Wednesday, August 15, 2007

COLORADO: Defense: Decision could boost medical pot case


COLORADO: Defense: Decision could boost medical pot case


BY SARA REED
SaraReed@coloradoan.com



Defense attorneys for a Loveland couple facing marijuana cultivation and possession charges said a recent Denver district court ruling could strengthen their case.

Chief Denver District Judge Larry Naves early last month suspended a rule that limits to five the number of medical marijuana patients for whom a caregiver can provide the drug. Naves said the rule was improperly written and jeopardized the lives of patients.

Chris Crumbliss, 31, and Tiffany Crumbliss, 36, were arrested May 31 after deputies found more than 200 live marijuana plants and 20 pounds of dried marijuana in a home they own at 3501 Raccoon Drive, west of Horsetooth Reservoir.

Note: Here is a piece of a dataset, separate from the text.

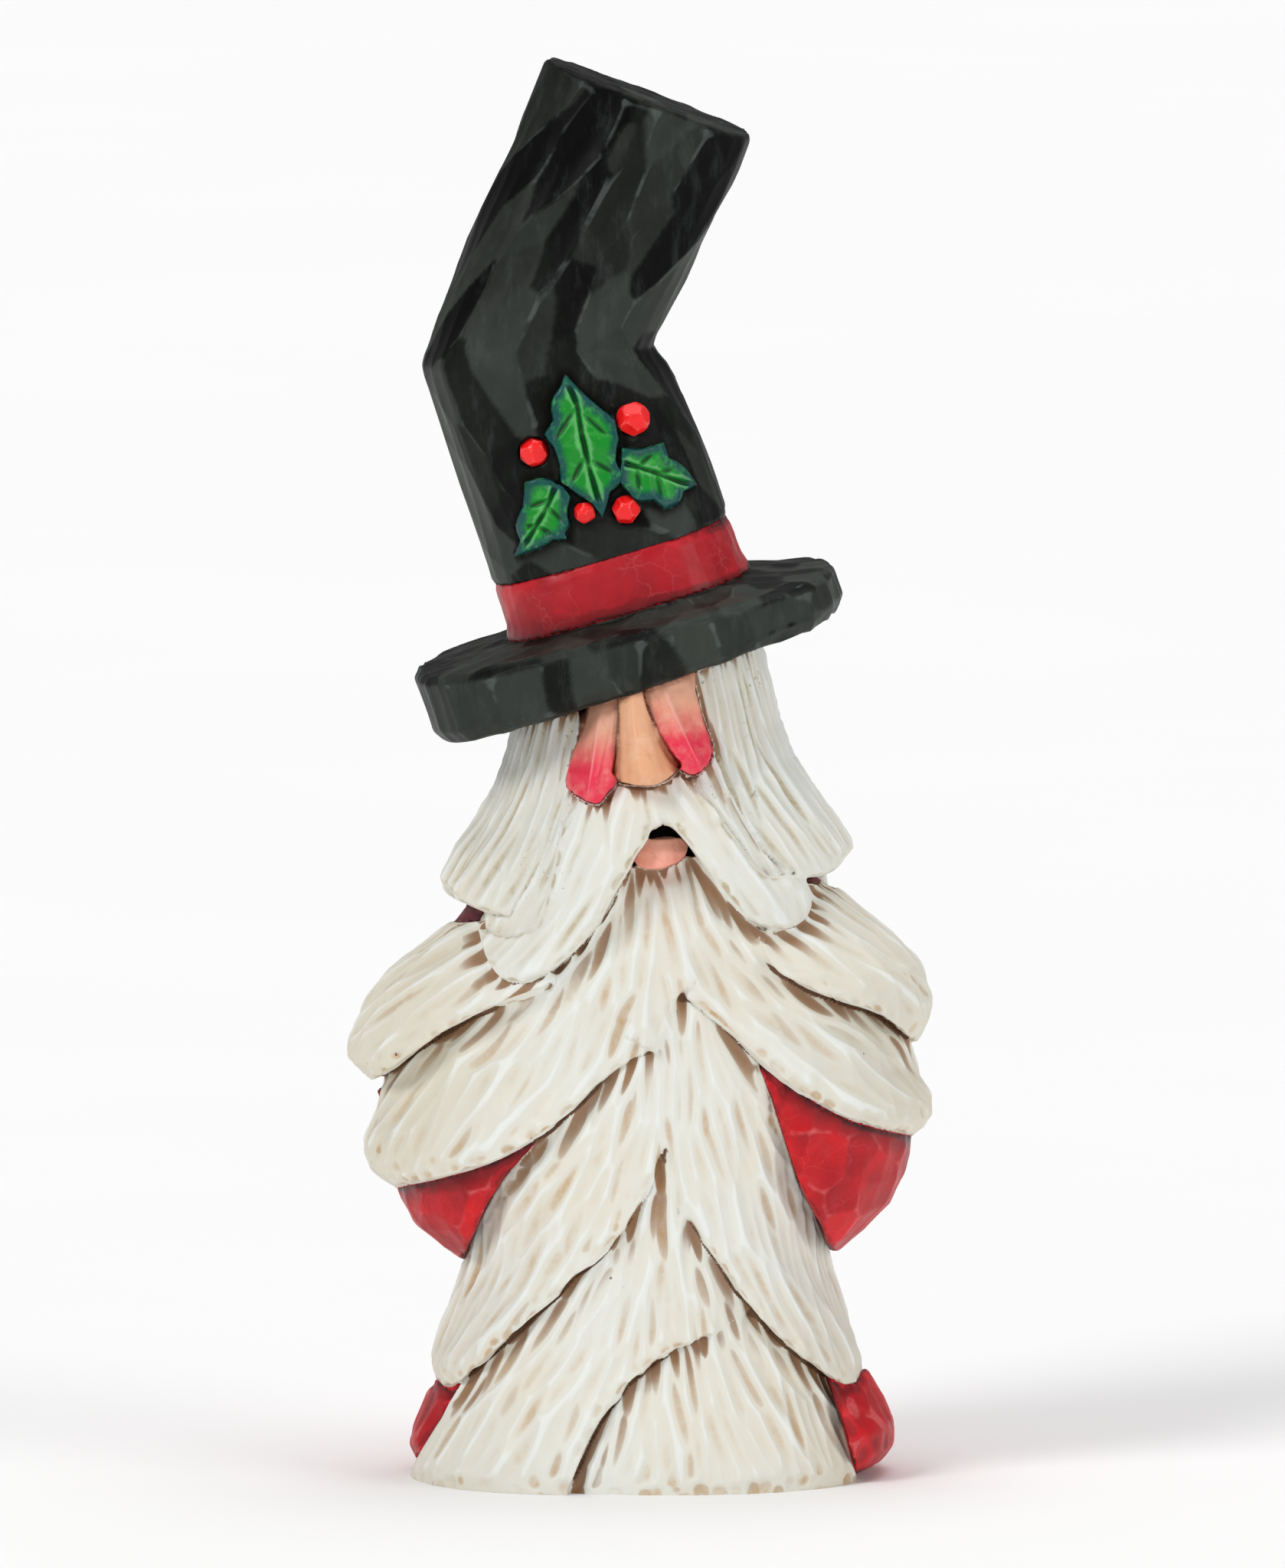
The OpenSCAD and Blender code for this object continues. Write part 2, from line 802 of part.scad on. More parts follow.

The couple was arrested at their home in the 4300 block of Shoreline Drive, where deputies also found 5 pounds of marijuana.

The couple, also medical marijuana patients, were acting as caregivers and providing medical marijuana to upward of 30 patients, said Sean T. McAllister, who is representing Chris Crumbliss.

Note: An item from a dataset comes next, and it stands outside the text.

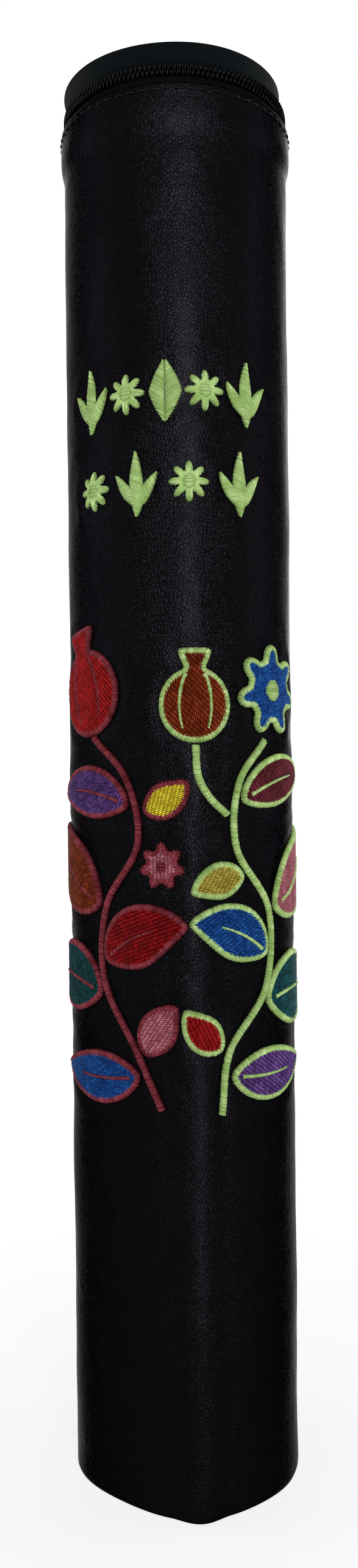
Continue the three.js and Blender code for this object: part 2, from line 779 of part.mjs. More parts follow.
function leaf({ stem, atShare, side, lengthShare, widthShare, turn, bendShare }) {
  const spine = stems[stem];
  const foot = spine(atShare);
  const ahead = spine(atShare + aheadShare);
  const heading = Math.atan2(ahead[1] - foot[1], ahead[0] - foot[0]);
  const direction = heading + side * turn * degree;
  const length = lengthShare * pictureHeight;
  const halfWidth = widthShare * pictureHeight / 2;
  const away = stemWidth / 2 + clearance;
  const start = [
    foot[0] - side * away * Math.sin(heading) + leafGap * Math.cos(direction),
    foot[1] + side * away * Math.cos(heading) + leafGap * Math.sin(direction),
  ];
  const axis = (t) => {
    const forward = length * t;
    const aside = bendShare * length * 4 * t * (1 - t);
    return [
      start[0] + forward * Math.cos(direction) - aside * Math.sin(direction),
      start[1] + forward * Math.sin(direction) + aside * Math.cos(direction),
    ];
  };
  const tip = clearance;
  const swell = (t) => Math.sin(Math.PI * t ** leafTipPower) ** leafSidePower;
  return patch(axis, (t) => tip + (halfWidth - tip) * swell(t), leafSteps, leafStepsAcross);
}

for (const entry of leaves) add(entry.name, leaf(entry), thread(entry.colour));

// Pomegranates: a round fruit that ends in a flared crown
const fruits = [
  { name: 'fruit_red', foot: stems.left(1), turn: 12, lengthShare: 0.24, widthShare: 0.19,
    colour: 'red' },
  { name: 'fruit_orange', foot: stems.middle(1), turn: 0, lengthShare: 0.2, widthShare: 0.155,
    colour: 'orange' },
];

function fruit({ foot, turn, lengthShare, widthShare }) {
  const length = lengthShare * pictureHeight;
  const halfWidth = widthShare * pictureHeight / 2;
  const [across, up] = [-Math.sin(turn * degree), Math.cos(turn * degree)];
  const axis = (t) => [
    foot[0] + (fruitGap + t * length) * across, foot[1] + (fruitGap + t * length) * up,
  ];
  const [footShare, neckShare, crownShare, bodyShare] = [0.08, 0.3, 0.52, 0.8];
  const breadth = (t) => {
    if (t <= bodyShare) {
      const round = Math.sqrt(Math.max(0, 1 - (2 * t / bodyShare - 1) ** 2));
      return Math.max(t > bodyShare / 2 ? neckShare : footShare, round) * halfWidth;
    }
    const flare = (t - bodyShare) / (1 - bodyShare);
    return THREE.MathUtils.lerp(neckShare, crownShare, flare) * halfWidth;
  };
  return patch(axis, breadth, fruitSteps, fruitStepsAcross);
}

for (const entry of fruits) add(entry.name, fruit(entry), thread(entry.colour));

// The edge of a blossom as a share of its radius: even petals round a smaller core
function evenPetals(count, petalAngle, coreShare) {
  const between = 360 / count;
  return (angle) => {
    const turn = angle / degree;
    const apart = Math.abs(turn - between * Math.round(turn / between)) / petalAngle;
    return Math.max(coreShare, apart < 1 ? Math.cos(apart * Math.PI / 2) ** petalPower : 0);
  };
}

const blossoms = [
  { name: 'blossom_blue', radiusShare: 0.1, colour: 'blue', rings: 3,
    placeShares: [0.225, 0.885] },
  { name: 'blossom_pink', radiusShare: 0.052, colour: 'pink', rings: 2,
    placeShares: [-0.045, 0.512] },
];

for (const { name, radiusShare, colour, rings, placeShares } of blossoms) {
  const radius = radiusShare * pictureHeight;
  const centre = [placeShares[0] * pictureHeight, pictureBase + placeShares[1] * pictureHeight];
  const edge = evenPetals(blossomPetals, blossomPetalAngle, blossomCoreShare);
  add(name, rosette(centre, radius, radius, edge, blossomSpokes, rings), thread(colour));
}

// Two rows of small ornaments: flowers, lozenges and sprigs of three leaves
function lozengeEdge(angle) {
  const sum = Math.abs(Math.sin(angle)) ** lozengePower + Math.abs(Math.cos(angle)) ** lozengePower;
  return sum ** (-1 / lozengePower);
}

function flower(centre) {
  const radius = flowerWidth / 2;
  const edge = evenPetals(flowerPetals, flowerPetalAngle, flowerCoreShare);
  return rosette(centre, radius, radius, edge, flowerSpokes, 1);
}

function lozenge(centre) {
  return rosette(centre, lozengeWidth / 2, ornamentHeight / 2, lozengeEdge, lozengeSpokes, 1);
}

// Each leaf of a sprig: its turn from upright, its foot and length as shares of the height
const sprigLeafShares = [
  { turn: 0, footShare: -0.5, lengthShare: 1, widthShare: 0.25 },
  { turn: 34, footShare: -0.36, lengthShare: 0.62, widthShare: 0.2 },
  { turn: -34, footShare: -0.36, lengthShare: 0.62, widthShare: 0.2 },
];

function sprig(centre) {
  const parts = sprigLeafShares.map(({ turn, footShare, lengthShare, widthShare }) => {
    const length = lengthShare * ornamentHeight;
    const axis = (t) => [
      centre[0] + length * t * Math.sin(turn * degree),
      centre[1] + footShare * ornamentHeight + length * t * Math.cos(turn * degree),
    ];
    const halfWidth = widthShare * ornamentHeight / 2;
    const swell = (t) => Math.sin(Math.PI * t ** leafTipPower);
    const breadth = (t) => clearance + (halfWidth - clearance) * swell(t);
    return toManifold(patch(axis, breadth, sprigSteps, sprigStepsAcross));
  });
  return fromManifold(parts.reduce((whole, part) => whole.add(part)));
}

const ornamentKinds = { flower, lozenge, sprig };
const ornamentRows = [
  { row: 'upper', middle: upperRowMiddle,
    places: [['sprig', -48], ['flower', -26], ['lozenge', -6], ['flower', 13], ['sprig', 35]] },
  { row: 'lower', middle: lowerRowMiddle,
    places: [['flower', -47], ['sprig', -21], ['flower', 5], ['sprig', 31]] },
];

for (const { row, middle, places } of ornamentRows) {
  places.forEach(([kind, azimuth], index) => {
    const centre = [azimuth * degree * caseRadius, middle];
    add(`ornament_${row}_${index + 1}`, ornamentKinds[kind](centre), thread('lime'));
  });
}

export default group;
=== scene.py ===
"""A zipped leather case for a rolled scroll, dressed round its packed solids.

The case stands on its base with the embroidered front towards -Y. Points are worked out in
millimetres and become metres when a mesh is made. An azimuth is an angle in degrees about Z,
0 at the front and positive towards +X. An offset is counted outwards from the leather's surface.
"""
import math

import bpy
import numpy as np
from bpy.props import FloatProperty, FloatVectorProperty, IntProperty, PointerProperty
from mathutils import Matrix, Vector, kdtree, noise


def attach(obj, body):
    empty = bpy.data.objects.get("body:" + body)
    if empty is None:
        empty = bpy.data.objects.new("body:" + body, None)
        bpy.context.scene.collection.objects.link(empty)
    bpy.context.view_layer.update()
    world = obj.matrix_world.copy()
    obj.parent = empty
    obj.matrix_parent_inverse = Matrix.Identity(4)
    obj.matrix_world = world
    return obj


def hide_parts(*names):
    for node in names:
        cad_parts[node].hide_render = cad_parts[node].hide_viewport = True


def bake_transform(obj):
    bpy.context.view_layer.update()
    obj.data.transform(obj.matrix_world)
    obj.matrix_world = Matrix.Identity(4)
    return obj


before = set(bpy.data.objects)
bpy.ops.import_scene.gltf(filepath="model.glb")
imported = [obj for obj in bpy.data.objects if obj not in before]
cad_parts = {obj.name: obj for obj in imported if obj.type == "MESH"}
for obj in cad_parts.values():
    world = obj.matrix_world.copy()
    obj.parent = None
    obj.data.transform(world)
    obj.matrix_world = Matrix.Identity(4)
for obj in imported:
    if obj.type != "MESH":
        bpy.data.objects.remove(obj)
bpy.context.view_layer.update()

bl_info = {
    "name": "Scroll case",
    "version": (1, 0, 0),
    "blender": (4, 5, 0),
    "location": "View3D > Sidebar > Scroll case",
    "description": "Leather, zip, lining and embroidery of a tube case for a scroll",
    "category": "Object",
}

MM = 0.001

# The tube, in millimetres
CASE_RADIUS = 30
HEM_TOP = 359.3
HEM_SEAM = 357.3
HEM_BOTTOM = 349.7
HEM_THICKNESS = 0.9
LEATHER_WALL = 1.2
CLEARANCE = 0.3
EDGE_ROUND = 2.2
TURN_IN = 7.5
STRIP_HALF = 6
STRIP_SEAM = 4.7
STRIP_TOP = 349.4
BACK_SLIT = 0.4
LINING_OUTSIDE = (-3.3, -2.6)
LINING_INSIDE = (-3.9, -3.2)
LINING_STEP = (344.5, 346.5)
LINING_FLOOR = 3.8
LINING_TOP = 357.3

# Each ridge or hollow of the front: height, azimuth, and how far it reaches to either side
RIDGES = ((1.6, 6, 16), (-2.8, -38, 50), (-0.6, 38, 30))

# The zip and the lid, in millimetres
CHAIN_MIDDLE = 362.9
COIL_OFFSET = -0.5
COIL_SHIFT = 0.68
LOOP_HALF_HEIGHT = 0.86
LOOP_HALF_DEPTH = 0.43
COIL_SEAM = 1.85
COIL_STITCH = 0.95
COIL_STITCH_PITCH = 1.27
RIM_TOP = 369.0
RIM_ROLL = 1.5
RIM_FLARE = 1.7
TAPE_BOTTOM = 344.8
TAPE_OUTSIDE = -1.5
TAPE_INSIDE = -2.3
TAPE_WALL = 0.8
UPPER_TAPE_LOW = 363.9
LOWER_TAPE_HIGH = 361.9
CHAIN_END = 143.07
GUSSET_START = 163.5
TAPE_GAP = 0.7
BACK_RISE = 2.3
BACK_DROP = 3.2
TAIL_BANDS = ((359.0, 362.1, 0.8), (363.7, 365.9, 0.12))
TACK_HEIGHTS = (359.2, 365.4)
LID_LAP = 6
LID_INSET = 3.3
LID_UNDERSIDE = 369.3
LID_SEAM_RADIUS = 25.1
LID_SEAM_HEIGHT = 370.28

# Sewing: the azimuth where the hem's seam ends, the heights of the back seam's ends, and how
# high the thread lies on the leather
HEM_SEAM_END = 178
BACK_SEAM = (5, 346)
STITCH_LIFT = 0.02

# Woven cloth from thread to thread, and the metal's rounded edges, in metres
WEAVE_PITCH = 0.00042
METAL_ROUND = 0.00022
METAL_MERGE = 0.000002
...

"It'll make the Crumbliss' case much stronger," said Rob Corry, who is representing Tiffany Crumbliss. "We've always argued that the policy has no legal validity and now we know it has no legal validity."

Defense attorneys are calling the Crumbliss case a "test case" under the new policy.

"This case is about whether the medical marijuana law is really going to work or just be symbolic," McAllister said.

The limits may be gone but the question remains whether the couple were acting as caregivers under the law, said District Attorney Larry Abrahamson.

"What we'll look at is whether they were legitimate caregivers," he said. "How was it (the marijuana) being used and is that reasonable and legitimate."

According to the law, a caregiver is someone "who has significant responsibility for managing the well-being of a patient," a benchmark met by growing medical marijuana, McAllister said.

"That, in and of itself, is having a significant responsibility for a patient's well-being," he said.

Colorado voters passed the medical marijuana amendment in 2000. The Colorado Department of Health and Environment administers the program and set the limit on caregivers.

As a result of the injunction, there is no limit on how many medical marijuana patients one caregiver may provide for, said Mark Salley, a spokesman for the Colorado Department of Public Health and Environment.

The health department has not yet decided whether it's going to take the issue to trial or go through a process to establish a new limit, Salley said.